Just to put in my 2 cents as someone tangential and sometimes a little too close for comfort for the field: with FPGAs (aka the half of this SoC doing the real work) there's often a lot of work that goes into radiation tolerance and hardening which are different things. It's not like you can just put the chip in space and be done. You have to do things like scrubbing the "bitstream" regularly for errors, triple-module-redundancy (aka cut yourself to 1/3rd of the chip's capacity), and other stuff.

What is the designed lifespan of a Starlink satellite?

The RAD750 is like 20 years old and is the absolute king in high reliability in the most extreme radiation environments. LEO is much more forgiving and there's plenty of examples of commercial gear operating in it. You could definitely put this much storage into LEO along with some EDAC and be fine for a few years.

It's possible to run modern GPU on a sattellite: https://www.starcloud.com/starcloud-1

Some error rate is acceptable for uses which aren't "mission-critical".

Redundancy and error correction should be built into such huge arrays anyway. Its amount just needs to be increased.

> order of magnitude

It is much worse than that. Even taking the node names at face value[1] that is just one dimension, there are two/three[2] dimensions to consider so it would be 100x different.

Nehalem(2008) was a 45nm node based chip and had ~3MTr/mm2 transistors in comparison today we have 3nm(N3E/P/X/C) nodes(2023-4) from TSMC area about 220MTr/mm2.

Of course that is just one metric- transistor count, there are many other improvements to consider over the last two decades.

[1] Processor node names after all haven't been tied to physical scale for 30 years https://www.eejournal.com/article/no-more-nanometers

[2] HBM that modern GPUs use already leverage 3D ICs.

In the limit, packing transistors tighter should mean more radiation resistance, not less, because you can shield them with a smaller mass of water or lead or whatever.

It would be funny if lead-acid batteries end up being space-grade, should the lead be able to serve as a radiation shield.

IIRC, metals aren’t great shields because of secondary particles emitted after the first one hits the shield.

[flagged]

i can write extremely confident things in all lowercase and include citations too. [1]

doesn't mean i'm correct. [2]

It certainly looks more correct than a response like this, normally you'd expect a counter point instead of just doing whatever it is you are doing.

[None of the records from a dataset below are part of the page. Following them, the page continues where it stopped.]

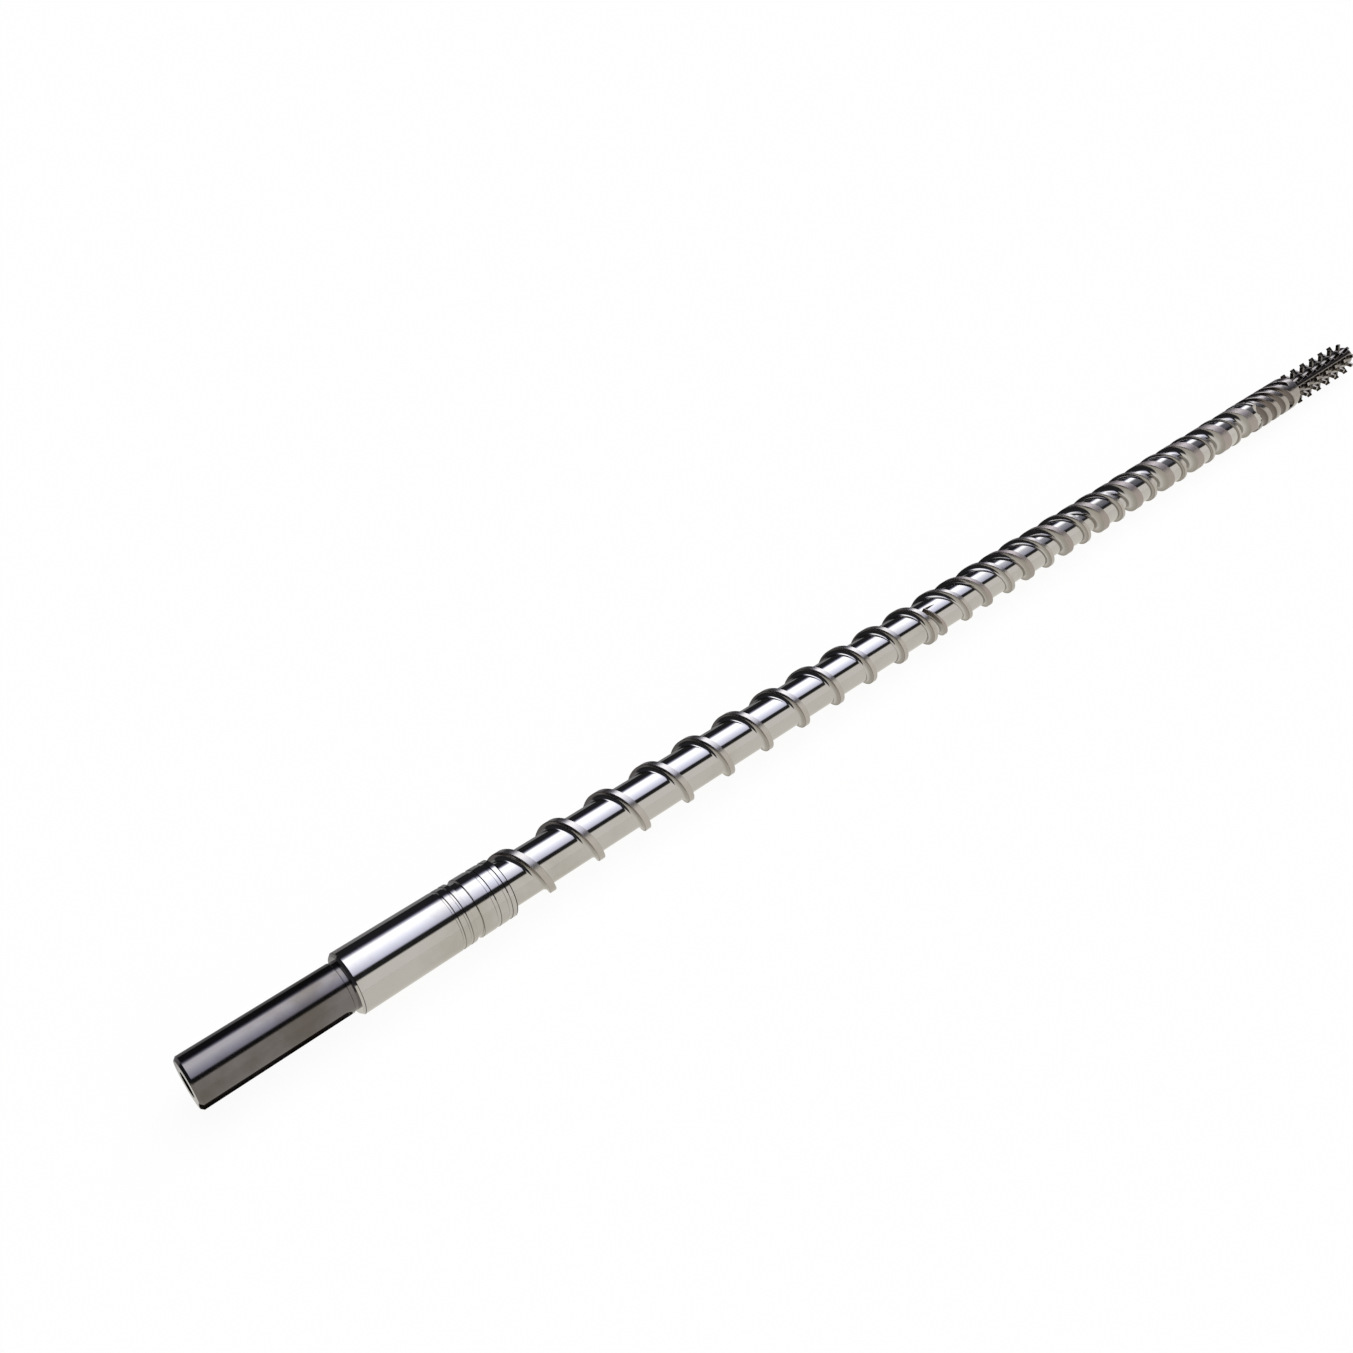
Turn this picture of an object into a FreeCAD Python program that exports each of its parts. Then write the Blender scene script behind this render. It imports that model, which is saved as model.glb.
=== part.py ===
import FreeCAD, Part

import math
import os

from FreeCAD import Vector

# A barrier screw for a plasticating barrel, turned and milled from one bar.
# It is drawn upright, with its drive end at the origin and its tip up, and laid along +X at the end.
# Lengths are millimetres along the screw from the drive end. Angles are degrees round its axis,
# counted from +Y towards +Z on the finished screw.

# Working diameter and the lengths of the plain end
screw_diameter = 65.0
shank_diameter = 52.0
shank_length = 150.0
journal_length = 174.0

# Shank: edge break, runout beside the shoulder, blind bore and keyway
shank_chamfer = 2.5
runout_width = 5.5
runout_depth = 0.6
bore_diameter = 25.0
bore_depth = 60.0
drill_point_angle = 118.0
keyway_width = 16.0
keyway_depth = 6.0
keyway_length = 142.0
keyway_angle = 204.6

# Journal: its edge breaks and its turned rings, each placed from the shoulder
journal_chamfer = 2.5
throat_chamfer = 1.5
oil_ring_place = 109.0
oil_ring_pitch = 8.7
oil_ring_width = 3.2
oil_ring_depth = 1.0
oil_ring_count = 2
seal_ring_place = 125.6
seal_ring_width = 8.4
seal_ring_depth = 2.0
relief_ring_place = 149.3
relief_ring_pitch = 14.0
relief_ring_width = 4.7
relief_ring_depth = 0.8
relief_ring_count = 2

# Feed section: one right-handed flight on a straight core
feed_length = 743.0
feed_pitch = 66.0
feed_core_diameter = 51.0
flight_land = 8.0
flight_angle = 48.5
flight_drive_radius = 6.5

# Barrier section: the flight at a longer pitch, and a second, lower and widening one beside it
barrier_length = 987.0
barrier_pitch = 107.3
barrier_core_diameter = 39.0
barrier_offset = 47.0
barrier_start_back = 26.0
barrier_nose_length = 18.0
barrier_nose_land = 1.6
barrier_start_land = 5.5
barrier_end_land = 30.0
barrier_clearance = 0.9
barrier_drive_radius = 12.0
deepening_place = 800.0
deepening_length = 480.0
solids_floor_place = 26.0
solids_start_dip = 0.6
solids_end_depth = 1.3

# Fluted mixer: round-bottomed flutes in a full cylinder
mixer_length = 172.0
mixer_bevel = 10.0
flute_count = 4
flute_lead = 160.0
flute_radius = 8.5
flute_lift = 0.5
flute_run_in = 6.0
flute_plain_end = 30.0
flute_angle = 35.0

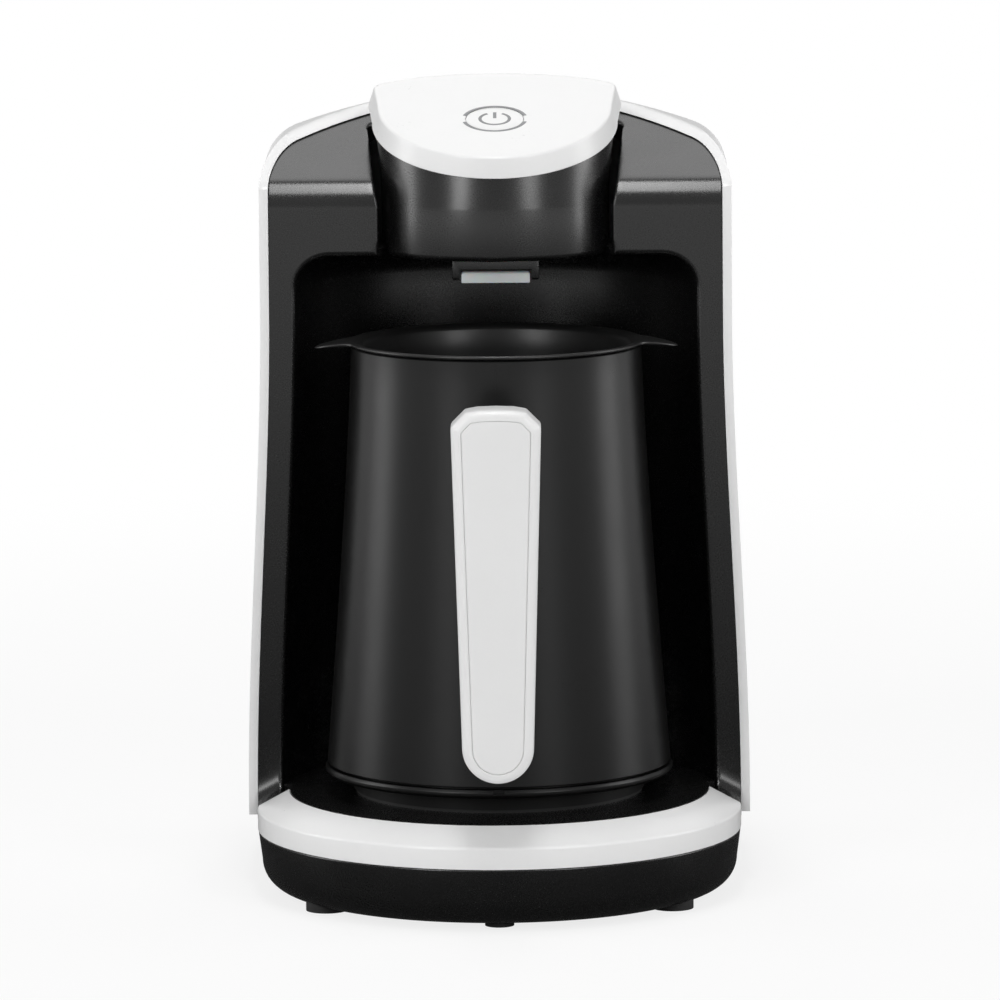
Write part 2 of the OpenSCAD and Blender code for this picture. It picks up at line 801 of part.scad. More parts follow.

On Grahams hierarchy of disagreement, your comment is 3 tiers lower than the parent comment.

For the sake of the generations that come after us, we really should not dump valuable material into space. I somehow doubt the electronics in space would be recovered and recycled properly.

Nothing is recycled properly. Recycling was a story told to ease consumers minds so they keep on consuming. The stuff you throw away ends up on a landfill, in the sea, or on a ship to someplace else where it gets burned and then buried. Sending it to space makes absolutely no difference.

Most steel and aluminum and nearly all copper is recycled

How do you know?

It would be relatively obvious from the difference between production and mining output.

Or you could use fibre, which has the advantage of not needing to use > 1kw of concentrated microwave to get ~2gig of throughput

Or even better not yeeting it into an environment where its cooked/cooled every 90 minutes

Or even better where its not absolutely pelted by cosmic rays enough to obliterate a good GB a day of data.

Or space data centre.

If I correctly understand what you're suggesting, then that could save on uplink bandwidth. Sending one copy into space, and then sending it back down over and over again sounds nice.

But does it solve a problem that we actually have? Is uplink bandwidth a pressing limitation?